Tank Girl One and Tank Girl Two

There’s something about Jamie Hewlett and Alan Martin’s Tank Girl One and Tank Girl Two re-printed and re-mastered collection of the original strips that feels uncannily like a time capsule. Perhaps it’s because this is the first comic I have ever had to review that I’ve actually read long before reviewing. Or perhaps it’s because of the heavy associations to riot grrrl culture that the comic has seemed to accumulate over the years, a music culture that was a certain rite of passage for many of us who are now twenty and thirty-something women. Either way, Tank Girl One and Tank Girl Two are a welcome retrospective that collects Martin and Hewlett’s strips as well as some unpublished strips, interviews, and rare drawings from 1988 until about 1992 for both the old fans and newcomers alike.

In many ways, despite the fact that most of the strips take place in Australia, the two books function as a sort of encyclopedia for British and American culture in the late 80’s and early 90’s. As Martin and Hewlett point out in the introduction to Tank Girl One , they were always trying to incorporate bands and lyrics they liked into the strips. In fact, throughout the strip you may encounter Tank Girl walking by a wall with ‘Smiths’ lyrics plastered on it or sporting a button with ‘They Might Be Giants’ or ‘the Pastels’ written on it. Later, in Tank Girl Two , references are made to the dawn of Brit-Pop and Baggy scene in England, both music and fashion-wise. Interestingly enough, Jamie Hewlett, illustrator and creator of Tank Girl, has since worked with one of the icons of that music scene, Damon Albarn of Blur, to form cartoon band Gorillaz.

Beyond these references to musical culture, the collected strips in Tank Girl One and Tank Girl Two do a remarkable job of capturing the ethos of the late 80’s and into the early 1990’s as well. Many of the strips embody the ideas or concepts most associated with post-modernism, which gained much of its popularity within the academy around the same time. Concepts like the lack of a coherent narrative, kitch, the refusal to distinguish high from low art, and self-reflexivity all figure in one way or another into the panels portrayed in the two books. In fact, much of the first book is populated with almost incoherent strips, both in story line and panel set-up. Both Hewlett and Martin have often admitted in interviews that they weren’t much interested in creating plots that made sense and often made up the strips as they went. Self-reflexivity also occurs surprisingly often in both of the books. In a strip (as well as one of the issues) called “Force Ten to Ringarooma Bay” from Tank Girl Two, Hewlett and Martin write themselves into the strip (not an uncommon occurrence) only to lead them to have various arguments with the characters they have been drawing as to how the story should play out. When Booga shows up unexpectedly, Jamie Hewlett questions how he appeared out of nowhere only to have Booga respond “This is comics! Anything can happen…” which is followed by a panel in which the characters address the reader by flipping them the bird. A general lack of concern for others as well as an excess of violence also characterize both the strip and Tank Girl as a character. While not directly related to themes of post-modernity, the surfeit of violence in the strip is of note since it seems to relate to the rise of violence seen in popular culture as a whole in the 1990’s, in particular the rise of gangster rap as well as 1994’s multi-award winning film Pulp Fiction.

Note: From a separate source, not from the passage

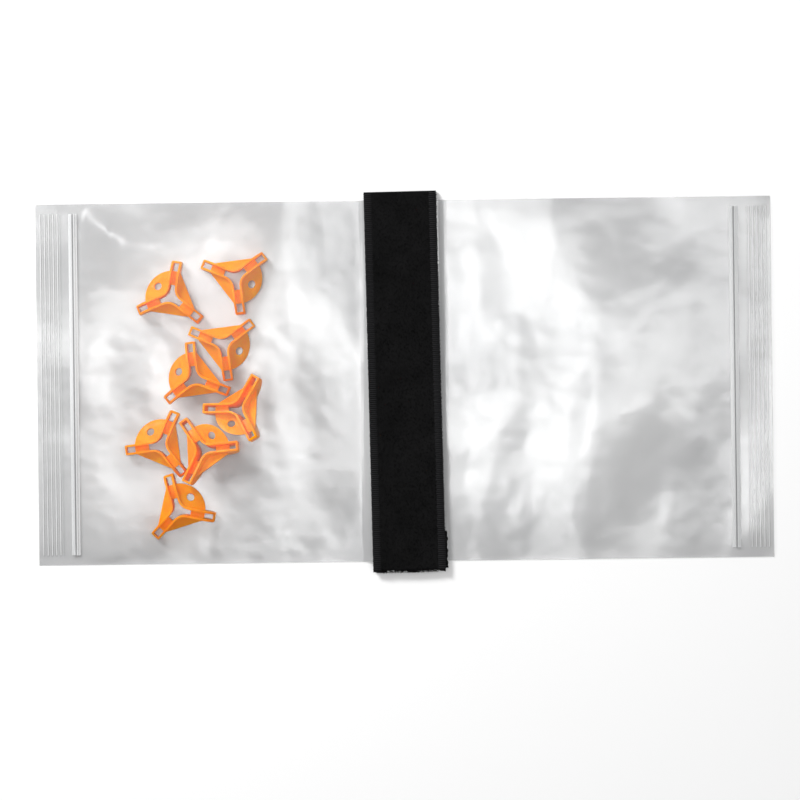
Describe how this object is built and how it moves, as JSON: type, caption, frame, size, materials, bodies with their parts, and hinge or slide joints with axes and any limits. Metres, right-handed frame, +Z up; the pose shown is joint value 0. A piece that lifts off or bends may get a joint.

Along with musical references and tone, Tank Girl One and Tank Girl Two function as a sort of historical/political marker of the times. In the introduction to Tank Girl One, Alan Martin makes explicit that the desire to write and draw the Tank Girl strips was a response to what he, Jamie, and friends saw as a particularly bad slump in culture as a whole. They remember those years as a time “when Reagan and Thatcher were making life miserable for poor people”, as well as identifying the 1980’s as a period when there had been “much barrel-scraping for art and culture.” Many of the strips make veiled references to the two aforementioned administrations, and fire back at them with anti-establishment, anarchic attitudes (not unlike much of the alternative music that was being released concurrently with the strips).

While Tank Girl One and Tank Girl Two do not necessarily prove to be a revolution in the medium of comics, the drawing style is fun and irreverent and the writing is amusing and, more often than not, quite snarky. It may also be true that Tank Girl seems somewhat dated in its abundance of references to history and popular culture of the 1990’s, but, as nostalgia for that decade grows, so does the importance of such an artifact. Tank Girl One and Tank Girl Two function as an almost complete historical compendium of the 1990’s without the need for supplementary articles. It’s all there: art, music, politics, fashion, and culture. Possibly unintentionally, Hewlett and Martin prove to us that comics have a unique way to serve as historical documents. Perhaps, it is no longer possible to ignore the inherent power of the comics form’s ability to preserve and connect as a result of this discovery.